→ **SET EXERCISE**:
Could you write out the opening lines of the data, word for word, stopping after the line that contains "# The stipes'"?

-- Start of DATA LINES --

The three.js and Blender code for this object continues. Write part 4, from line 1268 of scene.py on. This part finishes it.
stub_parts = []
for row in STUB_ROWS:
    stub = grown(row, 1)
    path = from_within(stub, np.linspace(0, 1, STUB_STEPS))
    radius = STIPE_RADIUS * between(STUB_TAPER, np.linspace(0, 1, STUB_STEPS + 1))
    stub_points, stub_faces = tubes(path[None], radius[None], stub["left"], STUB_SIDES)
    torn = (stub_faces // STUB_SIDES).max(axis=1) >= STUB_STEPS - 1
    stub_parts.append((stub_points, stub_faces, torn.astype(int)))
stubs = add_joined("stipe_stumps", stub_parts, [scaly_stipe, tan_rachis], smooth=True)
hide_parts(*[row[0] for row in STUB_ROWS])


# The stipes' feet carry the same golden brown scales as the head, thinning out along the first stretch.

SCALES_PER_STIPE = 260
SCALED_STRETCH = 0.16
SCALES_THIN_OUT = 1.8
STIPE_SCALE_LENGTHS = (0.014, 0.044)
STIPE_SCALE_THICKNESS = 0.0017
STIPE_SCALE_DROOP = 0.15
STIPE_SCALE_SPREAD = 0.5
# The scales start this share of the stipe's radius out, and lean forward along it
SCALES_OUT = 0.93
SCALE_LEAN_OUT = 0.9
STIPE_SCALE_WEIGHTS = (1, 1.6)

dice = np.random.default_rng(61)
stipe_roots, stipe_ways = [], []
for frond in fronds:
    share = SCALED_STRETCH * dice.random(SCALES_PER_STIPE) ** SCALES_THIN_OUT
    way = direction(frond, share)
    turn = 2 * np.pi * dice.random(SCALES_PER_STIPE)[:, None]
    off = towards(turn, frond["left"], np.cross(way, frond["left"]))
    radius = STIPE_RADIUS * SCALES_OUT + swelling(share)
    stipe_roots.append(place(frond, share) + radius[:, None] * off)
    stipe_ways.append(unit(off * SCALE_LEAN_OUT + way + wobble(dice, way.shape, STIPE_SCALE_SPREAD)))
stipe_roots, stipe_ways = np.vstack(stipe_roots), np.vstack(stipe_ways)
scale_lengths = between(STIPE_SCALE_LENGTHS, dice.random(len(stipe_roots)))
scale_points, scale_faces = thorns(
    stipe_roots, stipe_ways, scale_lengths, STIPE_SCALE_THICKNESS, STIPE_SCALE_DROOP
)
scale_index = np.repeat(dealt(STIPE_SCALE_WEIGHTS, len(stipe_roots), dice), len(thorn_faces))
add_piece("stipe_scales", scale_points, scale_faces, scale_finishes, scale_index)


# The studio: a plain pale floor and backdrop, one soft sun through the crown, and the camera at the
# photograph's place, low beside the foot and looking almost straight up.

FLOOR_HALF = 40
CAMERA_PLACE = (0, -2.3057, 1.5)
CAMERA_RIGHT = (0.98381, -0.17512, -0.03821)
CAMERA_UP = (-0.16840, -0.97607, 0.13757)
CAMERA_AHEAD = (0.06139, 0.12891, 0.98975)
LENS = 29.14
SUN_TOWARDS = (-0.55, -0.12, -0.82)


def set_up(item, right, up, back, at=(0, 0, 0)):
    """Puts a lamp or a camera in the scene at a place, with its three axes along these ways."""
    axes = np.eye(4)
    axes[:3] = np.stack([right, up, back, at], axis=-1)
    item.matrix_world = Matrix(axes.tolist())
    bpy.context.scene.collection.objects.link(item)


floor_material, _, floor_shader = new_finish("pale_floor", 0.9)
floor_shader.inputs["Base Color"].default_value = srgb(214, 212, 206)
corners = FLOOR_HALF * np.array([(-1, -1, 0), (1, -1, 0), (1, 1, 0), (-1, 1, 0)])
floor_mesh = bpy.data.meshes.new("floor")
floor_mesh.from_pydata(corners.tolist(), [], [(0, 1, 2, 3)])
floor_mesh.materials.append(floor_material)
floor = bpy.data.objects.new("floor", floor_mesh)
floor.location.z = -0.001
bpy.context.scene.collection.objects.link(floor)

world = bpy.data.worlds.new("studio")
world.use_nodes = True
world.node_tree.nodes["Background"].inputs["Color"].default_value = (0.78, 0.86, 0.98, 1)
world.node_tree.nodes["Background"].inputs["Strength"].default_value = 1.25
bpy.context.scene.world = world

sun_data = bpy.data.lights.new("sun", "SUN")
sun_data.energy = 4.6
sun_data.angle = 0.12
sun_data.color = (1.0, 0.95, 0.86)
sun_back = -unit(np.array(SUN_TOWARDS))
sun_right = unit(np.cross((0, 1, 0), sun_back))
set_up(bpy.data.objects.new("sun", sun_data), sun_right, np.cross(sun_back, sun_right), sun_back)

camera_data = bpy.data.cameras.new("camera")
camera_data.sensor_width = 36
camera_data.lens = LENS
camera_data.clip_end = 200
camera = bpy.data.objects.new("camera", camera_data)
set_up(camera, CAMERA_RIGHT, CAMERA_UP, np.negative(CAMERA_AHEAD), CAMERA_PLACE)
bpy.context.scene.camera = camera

-- End of DATA LINES --

→ **OUTPUT FOR THIS TASK**:
The three.js and Blender code for this object continues. Write part 4, from line 1268 of scene.py on. This part finishes it.
stub_parts = []
for row in STUB_ROWS:
    stub = grown(row, 1)
    path = from_within(stub, np.linspace(0, 1, STUB_STEPS))
    radius = STIPE_RADIUS * between(STUB_TAPER, np.linspace(0, 1, STUB_STEPS + 1))
    stub_points, stub_faces = tubes(path[None], radius[None], stub["left"], STUB_SIDES)
    torn = (stub_faces // STUB_SIDES).max(axis=1) >= STUB_STEPS - 1
    stub_parts.append((stub_points, stub_faces, torn.astype(int)))
stubs = add_joined("stipe_stumps", stub_parts, [scaly_stipe, tan_rachis], smooth=True)
hide_parts(*[row[0] for row in STUB_ROWS])


# The stipes' feet carry the same golden brown scales as the head, thinning out along the first stretch.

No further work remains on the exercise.